Begin RECORDED INFORMATION
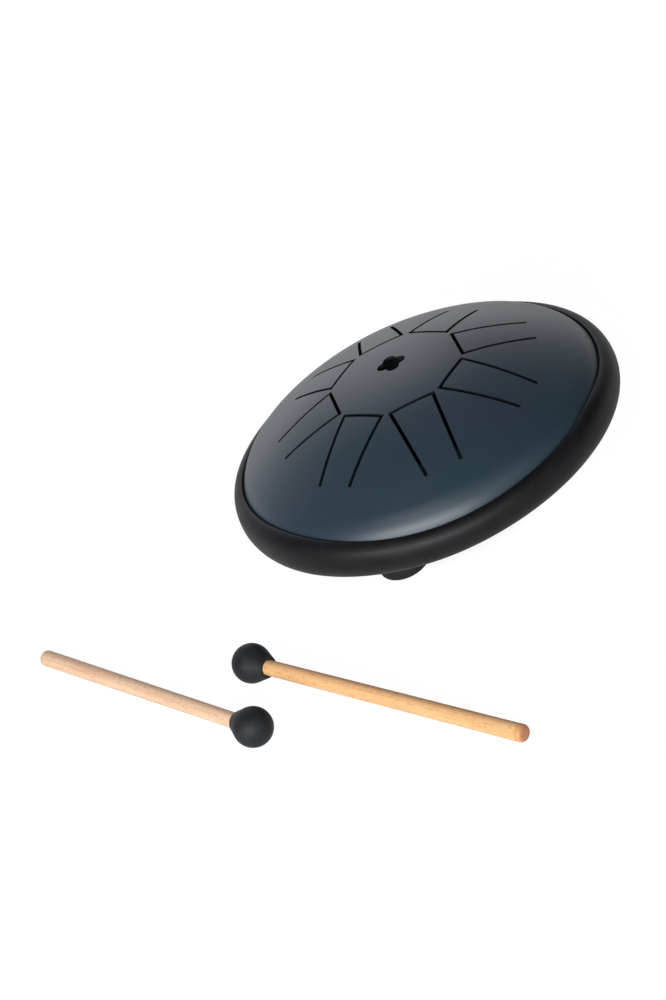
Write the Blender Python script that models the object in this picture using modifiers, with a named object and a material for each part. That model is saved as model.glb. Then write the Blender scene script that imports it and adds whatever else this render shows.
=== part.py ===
"""A small steel tongue drum with a rubber rim, three push-in feet and a pair of mallets.

Units are metres and +Z is up. The set stands on z = 0, the player sits at -Y, and the origin is
the middle of the set's footprint. The drum is built round its own axis, from the seam where its
two pressed dishes meet, and is then set down on its feet beside the mallets.
"""

import math

import bmesh
import bpy

MM = 0.001

# Clearances between pieces that touch on the real drum
SEAT_GAP = 0.3 * MM
NECK_CLEARANCE = 0.3 * MM
BORE_CLEARANCE = 0.3 * MM

# The two pressed dishes, butted at the seam under the rubber rim
SHELL_RADIUS = 77.8 * MM
SHEET = 1.2 * MM
SKIRT = 0.8 * MM
TOP_RISE = 34.0 * MM
TOP_SHOULDER = 15.9 * MM
BOTTOM_DEPTH = 20.0 * MM
BOTTOM_SHOULDER = 12.0 * MM
SOUND_HOLE_RADIUS = 15.0 * MM

# The tongues, counter-clockwise from the lowest note, which faces the player
TONGUE_LENGTHS = [length * MM for length in (34.6, 32.5, 29.0, 24.4, 22.4, 23.6, 27.3, 31.1)]
TONGUE_EDGE_DISTANCE = 27.0 * MM
TONGUE_EDGE_WIDTH = 18.5 * MM
TONGUE_ROOT_WIDTH = 14.6 * MM
SLOT_WIDTH = 1.45 * MM

# The four-lobed hole in the crown, a little behind the middle
HOLE_BEHIND_AXIS = 4.2 * MM
HOLE_RADIUS = 4.3 * MM
LOBE_RADIUS = 2.75 * MM
LOBE_DISTANCE = 3.3 * MM
LOBES = 4

# The rubber rim, a D section stretched round both skirts, its bore shaped to the two shoulders
RIM_THICKNESS = 4.4 * MM
RIM_ABOVE_SEAM = 7.8 * MM
RIM_BELOW_SEAM = 8.2 * MM
RIM_LIP_RADIUS = 0.7 * MM
RIM_UPPER_FULLNESS = 2.15
RIM_LOWER_FULLNESS = 1.8

# The feet
FEET = 3
SEAM_HEIGHT = 27.0 * MM
FOOT_CIRCLE_RADIUS = 49.7 * MM
FIRST_FOOT_BEARING = math.radians(-126.6)
FOOT_RADIUS = 10.6 * MM
FOOT_SOLE_FILLET = 2.6 * MM
NECK_RADIUS = 3.5 * MM
BULB_RADIUS = 5.2 * MM
BULB_HEIGHT = 3.6 * MM

# The mallets: a rubber head pushed on a tapered beech stick
MALLET_LENGTH = 148.6 * MM
HEAD_RADIUS = 7.9 * MM
COLLAR_RADIUS = 4.4 * MM
COLLAR_REACH = 9.4 * MM
COLLAR_ROUND = 0.4 * MM
BORE_PAST_CENTRE = 2.5 * MM
STICK_TIP_RADIUS = 3.05 * MM
STICK_TIP_CHAMFER = 0.4 * MM
STICK_BUTT_RADIUS = 3.35 * MM
STICK_BUTT_ROUND = 1.8 * MM

# Where each mallet lies: its head's centre from the drum's axis, and the way its butt points
MALLETS = {
    "mallet_1": ((-99.7 * MM, -66.8 * MM), math.radians(-53.8)),
    "mallet_2": ((-107.3 * MM, -107.0 * MM), math.radians(121.2)),
}

# Facets
SHELL_STEPS = 64
FOOT_STEPS = 24
HOLE_STEPS = 20
MALLET_STEPS = 20
CROWN_POINTS = 8
SHOULDER_POINTS = 5
BULGE_POINTS = 7
BORE_POINTS = 4
BALL_POINTS = 11
ROUND_POINTS = 3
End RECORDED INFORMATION
§ WHAT IS EXPECTED: Please write out the material word for word from its first line through the line holding "BORE_CLEARANCE = 0.3 * MM", including both, and no line past it.

§ WRITTEN SOLUTION:
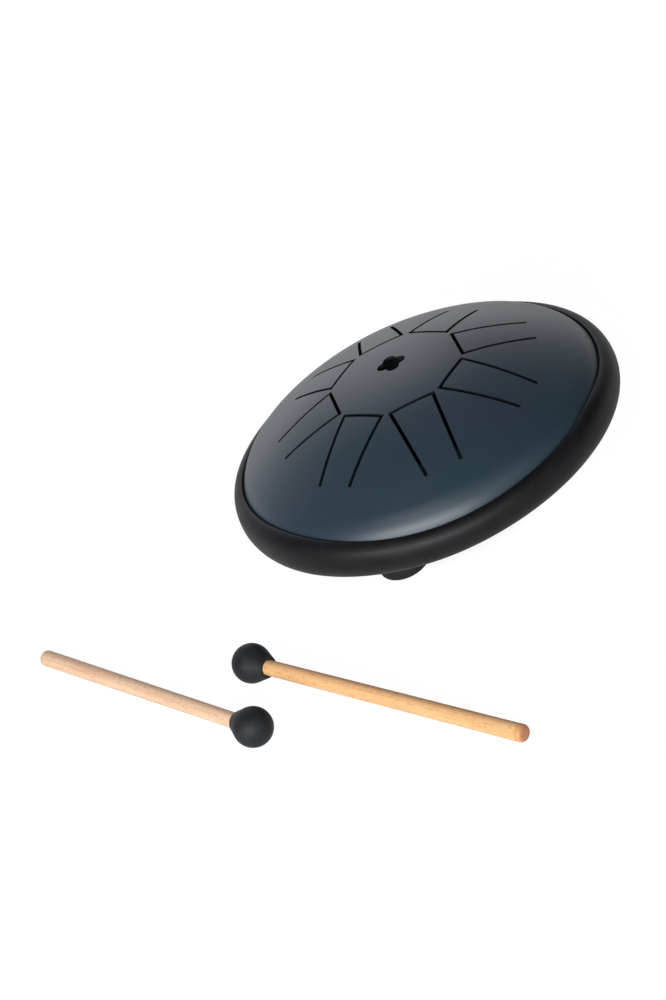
Write the Blender Python script that models the object in this picture using modifiers, with a named object and a material for each part. That model is saved as model.glb. Then write the Blender scene script that imports it and adds whatever else this render shows.
=== part.py ===
"""A small steel tongue drum with a rubber rim, three push-in feet and a pair of mallets.

Units are metres and +Z is up. The set stands on z = 0, the player sits at -Y, and the origin is
the middle of the set's footprint. The drum is built round its own axis, from the seam where its
two pressed dishes meet, and is then set down on its feet beside the mallets.
"""

import math

import bmesh
import bpy

MM = 0.001

# Clearances between pieces that touch on the real drum
SEAT_GAP = 0.3 * MM
NECK_CLEARANCE = 0.3 * MM
BORE_CLEARANCE = 0.3 * MM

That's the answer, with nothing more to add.